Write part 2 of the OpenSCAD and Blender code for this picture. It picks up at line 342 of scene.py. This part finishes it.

◇ ◇ ◇ ◇ ◇ ◇ ◇

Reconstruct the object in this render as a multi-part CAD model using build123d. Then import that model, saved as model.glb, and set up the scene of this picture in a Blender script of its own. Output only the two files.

◇ ◇ ◇ ◇ ◇ ◇ ◇

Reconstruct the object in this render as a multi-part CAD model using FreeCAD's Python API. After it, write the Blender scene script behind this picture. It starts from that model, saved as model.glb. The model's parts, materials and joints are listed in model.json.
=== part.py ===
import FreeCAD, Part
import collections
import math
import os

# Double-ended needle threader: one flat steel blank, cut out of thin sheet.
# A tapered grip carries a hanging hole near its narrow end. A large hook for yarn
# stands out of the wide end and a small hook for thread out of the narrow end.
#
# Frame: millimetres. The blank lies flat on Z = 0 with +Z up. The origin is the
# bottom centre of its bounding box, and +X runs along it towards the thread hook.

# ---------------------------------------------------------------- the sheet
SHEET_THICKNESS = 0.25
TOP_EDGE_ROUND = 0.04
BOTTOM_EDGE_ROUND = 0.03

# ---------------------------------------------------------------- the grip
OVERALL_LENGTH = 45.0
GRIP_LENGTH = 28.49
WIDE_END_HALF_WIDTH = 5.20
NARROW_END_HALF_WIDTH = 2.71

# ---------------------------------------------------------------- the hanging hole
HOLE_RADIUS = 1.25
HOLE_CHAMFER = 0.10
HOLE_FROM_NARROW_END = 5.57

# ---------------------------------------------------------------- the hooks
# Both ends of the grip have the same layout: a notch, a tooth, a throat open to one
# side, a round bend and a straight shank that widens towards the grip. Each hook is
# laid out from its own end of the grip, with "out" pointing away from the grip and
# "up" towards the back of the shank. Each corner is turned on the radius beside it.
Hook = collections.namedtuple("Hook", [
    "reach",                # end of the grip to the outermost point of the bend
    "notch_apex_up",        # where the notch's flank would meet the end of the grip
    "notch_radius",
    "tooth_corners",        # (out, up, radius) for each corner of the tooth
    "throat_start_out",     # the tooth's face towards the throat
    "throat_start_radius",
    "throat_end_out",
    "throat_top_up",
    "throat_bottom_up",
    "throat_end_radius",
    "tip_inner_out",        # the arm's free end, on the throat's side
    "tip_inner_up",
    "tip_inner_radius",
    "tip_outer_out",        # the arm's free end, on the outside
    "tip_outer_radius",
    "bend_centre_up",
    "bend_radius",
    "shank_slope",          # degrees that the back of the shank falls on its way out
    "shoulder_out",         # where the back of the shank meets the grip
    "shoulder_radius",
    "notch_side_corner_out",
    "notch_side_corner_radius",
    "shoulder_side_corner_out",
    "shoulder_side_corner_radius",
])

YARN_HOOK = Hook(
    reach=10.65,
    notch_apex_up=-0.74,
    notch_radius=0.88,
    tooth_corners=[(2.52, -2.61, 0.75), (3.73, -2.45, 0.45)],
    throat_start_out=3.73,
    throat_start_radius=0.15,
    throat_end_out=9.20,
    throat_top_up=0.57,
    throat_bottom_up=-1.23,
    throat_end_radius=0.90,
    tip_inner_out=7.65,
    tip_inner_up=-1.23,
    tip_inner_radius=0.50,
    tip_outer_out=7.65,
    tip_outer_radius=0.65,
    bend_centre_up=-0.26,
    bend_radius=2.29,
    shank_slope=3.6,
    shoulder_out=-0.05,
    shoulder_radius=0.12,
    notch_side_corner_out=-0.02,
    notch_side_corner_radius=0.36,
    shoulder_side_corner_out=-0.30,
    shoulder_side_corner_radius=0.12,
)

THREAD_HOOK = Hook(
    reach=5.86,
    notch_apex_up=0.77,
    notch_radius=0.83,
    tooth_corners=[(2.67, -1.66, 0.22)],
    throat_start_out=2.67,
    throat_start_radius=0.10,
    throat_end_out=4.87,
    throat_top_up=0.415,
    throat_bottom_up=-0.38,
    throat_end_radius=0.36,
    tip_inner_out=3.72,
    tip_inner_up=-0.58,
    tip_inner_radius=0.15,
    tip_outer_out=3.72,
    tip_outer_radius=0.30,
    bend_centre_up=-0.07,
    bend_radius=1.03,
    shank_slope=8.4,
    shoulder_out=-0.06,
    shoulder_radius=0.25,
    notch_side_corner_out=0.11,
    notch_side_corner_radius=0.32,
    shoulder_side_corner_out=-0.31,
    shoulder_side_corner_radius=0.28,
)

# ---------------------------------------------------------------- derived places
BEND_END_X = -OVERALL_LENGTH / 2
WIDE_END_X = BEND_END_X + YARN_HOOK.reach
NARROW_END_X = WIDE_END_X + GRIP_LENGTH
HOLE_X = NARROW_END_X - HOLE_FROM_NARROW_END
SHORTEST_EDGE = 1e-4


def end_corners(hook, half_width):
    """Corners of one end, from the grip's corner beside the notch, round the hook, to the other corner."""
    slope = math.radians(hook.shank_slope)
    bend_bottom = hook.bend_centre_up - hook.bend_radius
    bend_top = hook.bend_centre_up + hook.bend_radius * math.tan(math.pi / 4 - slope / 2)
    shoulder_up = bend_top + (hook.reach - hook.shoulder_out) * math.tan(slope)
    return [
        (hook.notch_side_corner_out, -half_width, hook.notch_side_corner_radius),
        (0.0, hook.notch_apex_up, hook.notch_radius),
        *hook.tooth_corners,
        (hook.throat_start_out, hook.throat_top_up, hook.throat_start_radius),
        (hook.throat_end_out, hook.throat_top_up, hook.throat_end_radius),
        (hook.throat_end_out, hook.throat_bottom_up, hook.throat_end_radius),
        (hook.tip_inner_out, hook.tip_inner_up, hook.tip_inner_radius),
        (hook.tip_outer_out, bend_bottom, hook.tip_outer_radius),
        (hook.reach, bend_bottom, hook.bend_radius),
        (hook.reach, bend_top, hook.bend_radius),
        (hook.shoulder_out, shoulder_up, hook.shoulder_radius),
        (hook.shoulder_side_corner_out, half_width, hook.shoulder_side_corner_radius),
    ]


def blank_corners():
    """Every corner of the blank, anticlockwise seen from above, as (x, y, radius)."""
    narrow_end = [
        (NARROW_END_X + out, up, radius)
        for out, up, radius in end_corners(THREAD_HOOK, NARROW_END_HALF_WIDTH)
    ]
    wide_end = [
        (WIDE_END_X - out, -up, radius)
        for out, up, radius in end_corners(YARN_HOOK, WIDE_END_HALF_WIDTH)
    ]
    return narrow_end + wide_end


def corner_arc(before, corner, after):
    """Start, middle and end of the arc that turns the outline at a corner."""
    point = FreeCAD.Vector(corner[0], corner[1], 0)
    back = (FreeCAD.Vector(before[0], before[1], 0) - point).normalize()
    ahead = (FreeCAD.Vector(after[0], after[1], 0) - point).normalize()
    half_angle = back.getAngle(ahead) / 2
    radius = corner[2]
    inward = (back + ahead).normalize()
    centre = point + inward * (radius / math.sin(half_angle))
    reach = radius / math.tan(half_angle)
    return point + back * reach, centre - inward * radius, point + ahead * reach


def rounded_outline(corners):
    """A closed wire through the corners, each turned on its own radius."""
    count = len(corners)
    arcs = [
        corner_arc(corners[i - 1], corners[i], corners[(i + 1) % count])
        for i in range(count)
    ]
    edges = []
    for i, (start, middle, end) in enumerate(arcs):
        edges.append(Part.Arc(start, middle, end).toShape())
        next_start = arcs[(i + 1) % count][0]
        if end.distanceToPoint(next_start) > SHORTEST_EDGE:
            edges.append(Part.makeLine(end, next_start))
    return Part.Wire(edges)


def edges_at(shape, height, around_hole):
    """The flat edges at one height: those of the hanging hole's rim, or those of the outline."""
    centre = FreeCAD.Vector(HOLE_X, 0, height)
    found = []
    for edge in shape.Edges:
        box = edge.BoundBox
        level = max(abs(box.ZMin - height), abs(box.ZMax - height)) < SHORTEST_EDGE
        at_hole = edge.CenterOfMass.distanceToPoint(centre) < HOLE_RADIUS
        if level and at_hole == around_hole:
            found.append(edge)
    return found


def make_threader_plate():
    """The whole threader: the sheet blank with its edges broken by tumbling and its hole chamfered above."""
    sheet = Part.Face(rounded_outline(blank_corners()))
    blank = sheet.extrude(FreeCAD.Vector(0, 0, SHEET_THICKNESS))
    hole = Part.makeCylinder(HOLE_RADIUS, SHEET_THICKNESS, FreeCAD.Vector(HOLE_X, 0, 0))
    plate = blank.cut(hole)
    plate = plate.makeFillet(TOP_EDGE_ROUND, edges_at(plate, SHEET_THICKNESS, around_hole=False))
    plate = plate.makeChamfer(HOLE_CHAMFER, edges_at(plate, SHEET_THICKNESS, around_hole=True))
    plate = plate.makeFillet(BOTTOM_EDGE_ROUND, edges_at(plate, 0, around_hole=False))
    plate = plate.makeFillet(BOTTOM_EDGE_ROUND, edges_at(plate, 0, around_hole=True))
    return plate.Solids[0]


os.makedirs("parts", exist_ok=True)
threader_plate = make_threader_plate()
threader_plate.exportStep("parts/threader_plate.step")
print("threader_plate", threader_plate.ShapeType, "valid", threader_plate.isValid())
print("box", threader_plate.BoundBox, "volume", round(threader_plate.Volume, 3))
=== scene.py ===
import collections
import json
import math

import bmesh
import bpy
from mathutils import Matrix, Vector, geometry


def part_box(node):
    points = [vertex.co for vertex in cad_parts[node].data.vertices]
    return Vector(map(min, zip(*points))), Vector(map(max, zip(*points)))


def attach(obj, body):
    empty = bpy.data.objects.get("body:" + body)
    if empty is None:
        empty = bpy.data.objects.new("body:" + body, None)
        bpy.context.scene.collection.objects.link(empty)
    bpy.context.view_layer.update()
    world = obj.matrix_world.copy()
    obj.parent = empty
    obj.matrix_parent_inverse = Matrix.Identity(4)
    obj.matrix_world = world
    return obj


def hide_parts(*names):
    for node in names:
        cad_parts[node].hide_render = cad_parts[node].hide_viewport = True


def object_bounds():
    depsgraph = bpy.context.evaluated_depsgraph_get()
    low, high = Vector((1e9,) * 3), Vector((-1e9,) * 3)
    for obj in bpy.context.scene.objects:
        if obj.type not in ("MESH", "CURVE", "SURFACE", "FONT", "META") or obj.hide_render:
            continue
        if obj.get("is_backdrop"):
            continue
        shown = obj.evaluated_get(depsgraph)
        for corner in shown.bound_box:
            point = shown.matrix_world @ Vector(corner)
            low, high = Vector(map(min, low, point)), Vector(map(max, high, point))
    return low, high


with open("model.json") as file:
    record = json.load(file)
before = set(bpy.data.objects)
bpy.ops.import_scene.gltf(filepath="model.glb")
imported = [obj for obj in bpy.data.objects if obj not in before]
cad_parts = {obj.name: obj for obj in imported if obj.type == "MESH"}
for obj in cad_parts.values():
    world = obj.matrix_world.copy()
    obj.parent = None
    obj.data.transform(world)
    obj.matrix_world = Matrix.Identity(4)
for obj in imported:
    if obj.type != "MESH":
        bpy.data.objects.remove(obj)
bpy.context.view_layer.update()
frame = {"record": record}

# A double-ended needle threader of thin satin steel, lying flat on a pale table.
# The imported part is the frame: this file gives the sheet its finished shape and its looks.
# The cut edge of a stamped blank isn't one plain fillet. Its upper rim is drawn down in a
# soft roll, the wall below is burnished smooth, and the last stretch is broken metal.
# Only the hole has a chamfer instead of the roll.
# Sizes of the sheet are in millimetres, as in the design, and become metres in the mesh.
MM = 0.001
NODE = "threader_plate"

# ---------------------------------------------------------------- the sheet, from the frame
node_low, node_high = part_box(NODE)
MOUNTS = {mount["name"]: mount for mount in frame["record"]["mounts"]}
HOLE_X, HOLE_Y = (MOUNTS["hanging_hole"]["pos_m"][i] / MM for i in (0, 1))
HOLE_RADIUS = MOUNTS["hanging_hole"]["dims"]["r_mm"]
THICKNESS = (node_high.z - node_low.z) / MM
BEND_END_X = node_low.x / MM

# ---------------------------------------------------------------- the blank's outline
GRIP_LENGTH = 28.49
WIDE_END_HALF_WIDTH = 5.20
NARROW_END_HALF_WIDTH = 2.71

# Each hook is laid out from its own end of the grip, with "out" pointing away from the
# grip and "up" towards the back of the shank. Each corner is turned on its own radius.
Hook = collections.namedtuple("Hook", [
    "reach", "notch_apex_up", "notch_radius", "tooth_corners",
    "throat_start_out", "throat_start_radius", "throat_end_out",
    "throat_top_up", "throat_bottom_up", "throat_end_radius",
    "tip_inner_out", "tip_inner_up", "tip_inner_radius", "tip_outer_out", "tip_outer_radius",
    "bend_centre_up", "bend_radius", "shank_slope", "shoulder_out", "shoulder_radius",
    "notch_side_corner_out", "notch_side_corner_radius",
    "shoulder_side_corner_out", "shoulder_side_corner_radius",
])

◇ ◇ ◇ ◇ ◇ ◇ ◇

• **TASK BRIEF**: Quote nothing but the lines that run from the line containing "return plate.Solids[0]" through the line containing "imported = [obj", keeping both of them word for word.

• **RESPONSE TO THIS TASK**:
    return plate.Solids[0]


os.makedirs("parts", exist_ok=True)
threader_plate = make_threader_plate()
threader_plate.exportStep("parts/threader_plate.step")
print("threader_plate", threader_plate.ShapeType, "valid", threader_plate.isValid())
print("box", threader_plate.BoundBox, "volume", round(threader_plate.Volume, 3))
=== scene.py ===
import collections
import json
import math

import bmesh
import bpy
from mathutils import Matrix, Vector, geometry


def part_box(node):
    points = [vertex.co for vertex in cad_parts[node].data.vertices]
    return Vector(map(min, zip(*points))), Vector(map(max, zip(*points)))


def attach(obj, body):
    empty = bpy.data.objects.get("body:" + body)
    if empty is None:
        empty = bpy.data.objects.new("body:" + body, None)
        bpy.context.scene.collection.objects.link(empty)
    bpy.context.view_layer.update()
    world = obj.matrix_world.copy()
    obj.parent = empty
    obj.matrix_parent_inverse = Matrix.Identity(4)
    obj.matrix_world = world
    return obj


def hide_parts(*names):
    for node in names:
        cad_parts[node].hide_render = cad_parts[node].hide_viewport = True


def object_bounds():
    depsgraph = bpy.context.evaluated_depsgraph_get()
    low, high = Vector((1e9,) * 3), Vector((-1e9,) * 3)
    for obj in bpy.context.scene.objects:
        if obj.type not in ("MESH", "CURVE", "SURFACE", "FONT", "META") or obj.hide_render:
            continue
        if obj.get("is_backdrop"):
            continue
        shown = obj.evaluated_get(depsgraph)
        for corner in shown.bound_box:
            point = shown.matrix_world @ Vector(corner)
            low, high = Vector(map(min, low, point)), Vector(map(max, high, point))
    return low, high


with open("model.json") as file:
    record = json.load(file)
before = set(bpy.data.objects)
bpy.ops.import_scene.gltf(filepath="model.glb")
imported = [obj for obj in bpy.data.objects if obj not in before]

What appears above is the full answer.